Commentary by Joe Mysak
Feb. 1 (Bloomberg) -- You can well imagine my surprise when looking for the next thing to blow up in the credit markets, I was informed it would be municipal bonds.
There it is: Municipal bonds -- the New Junk.
You should be skeptical when an entire asset class is trashed, especially one where most of the securities involved finance essential purpose stuff like roads, bridges and airports. But hear the skeptics out. Their prognostications, shrieks and dire warnings will soon be broadcast far and wide for the delectation of thrill-seekers everywhere.
Keep in mind that, except for the people actually in the market, like issuers and underwriters, and the 4.5 million taxpayers who claim tax-exempt interest (and maybe not even them) there is a national, cultural bias against municipal bonds.
That's because bonds are boring, and bonds sold by states and localities are boring and also complicated in terms of how they are put together and what secures their repayment. Plus, compared with the stock market, there's limited upside.
There's unlimited downside risk, though, as the critics will tell you. Run! Here come the bears!
``Today's bond market might prove even more vulnerable to a severe economic contraction, should one occur,'' is how a writer for Barron's put it. ``A crisis is clearly brewing in the general-obligation market that appears particularly ominous in its intractability.''
This article appeared not last week, but in the issue of Oct. 29, 1990.
`Problem Child'
The headline on the cover read ``The New Junk? Risks Are Rising in the Vast Municipal Bond Market.''
Now comes Bennet Sedacca, president of Winter Park, Florida-based Atlantic Advisors LLC, to tell us, ``The problem child ahead may be the municipal bond market.'' He makes his case in a Jan. 28 newsletter titled ``The Next Shoe to Drop?''
Sedacca, 48, is the first municipal market skeptic, that is, broad-based skeptic, who is bearish on all municipals, to appear in recent times. He won't be the last. Sedacca's firm manages $3 billion in assets for its clients, and he proudly says he hasn't been in municipal bonds for at least two years. He also says he doesn't care what happened in the past, and is instead relentlessly focused on what's ahead.
No Bailout
Sedacca doesn't buy the prospect of a bailout of the municipal bond insurers. He doesn't even like the one so-far untainted bond insurer, Financial Security Assurance International Ltd., which now dominates the new-issue municipal market. ``If FSA is stripped of their AAA rating, which I find highly likely, you had better be ready to trade the bond on its own merits,'' he writes.
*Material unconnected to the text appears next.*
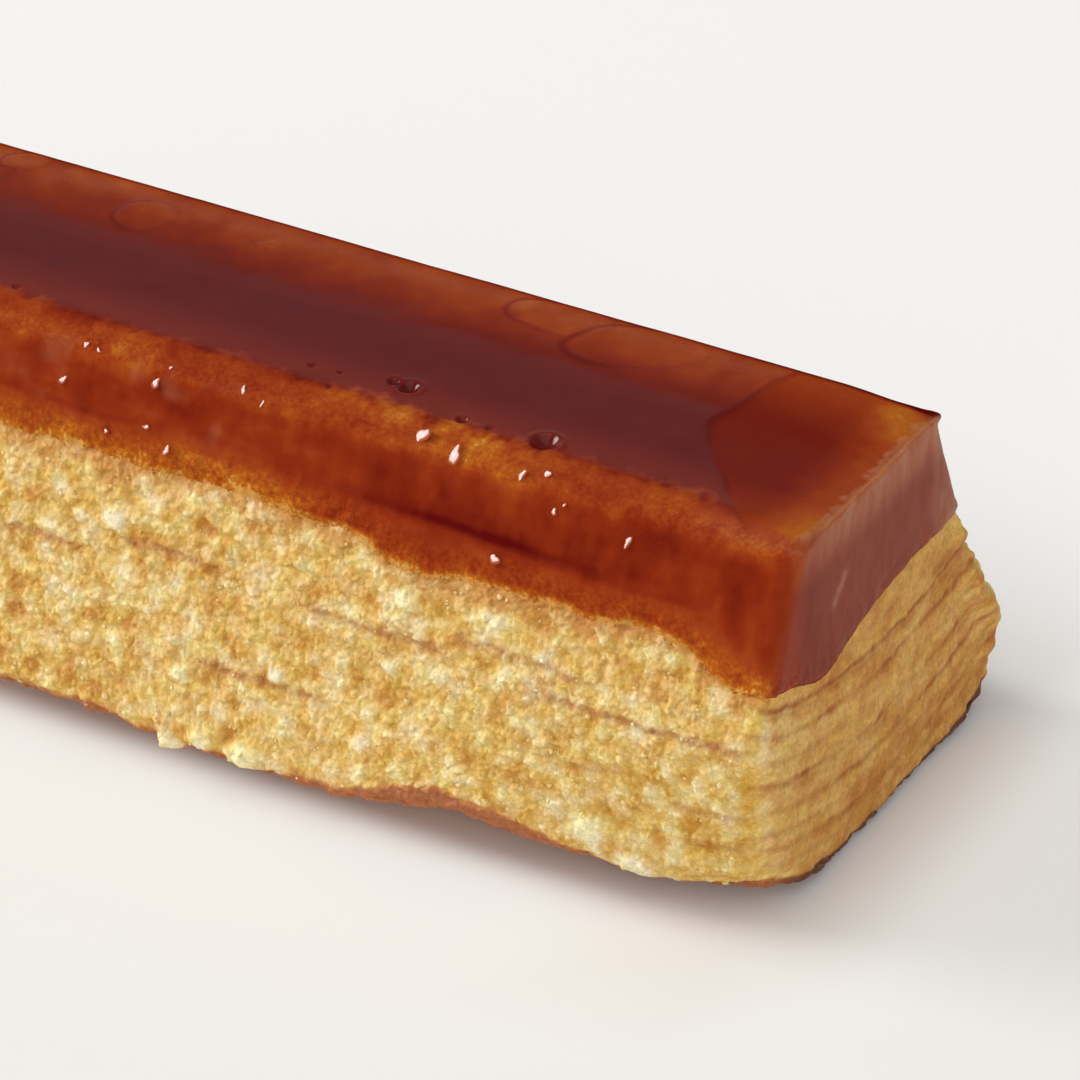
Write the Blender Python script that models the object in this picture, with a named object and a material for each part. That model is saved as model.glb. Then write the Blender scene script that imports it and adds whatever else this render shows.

I asked Sedacca about this. I told him that FSA seemed to have been given a perfectly clean bill of health by the rating companies, as well as the market.
``So was Countrywide,'' he replied, referring to the troubled mortgage lender that is being acquired by Bank of America Corp.
The real problem, though, as Sedacca sees it, is the leveraged closed-end municipal bond funds. Closed-end funds have a limited number of shares, and enhance their returns by borrowing money through the sale of floating-rate securities to buy more bonds. The funds are being forced to pay more in the short-term market, Sedacca points out.
Flexible Market
``The problem I see going forward is that if the values of municipal bonds drop, as I fear they will, the asset values of many of these funds could drop, perhaps dramatically,'' writes Sedacca. ``This could lead to a general lack of confidence in the issuance of the floating-rate money market notes and lead to a forced liquidation of the funds.''
There are 266 closed-end muni funds, with assets of almost $100 billion. ``They are nothing more than a `margin account in drag,' '' concludes Sedacca, who has a certain provocative way with words.
I am by nature skeptical of the skeptics, and what's more, like to see what happened in the past. I agree with Sedacca that if you're in the municipal market, you had better know exactly what you own, if only for your peace of mind. But the market itself is a lot more flexible than critics calculate. Property taxes decline: municipalities reduce spending. Auction rates rise: issuers sell fixed-rate debt.
If you own municipal bonds, time is on your side.
(Joe Mysak is a Bloomberg News columnist. The opinions expressed are his own.)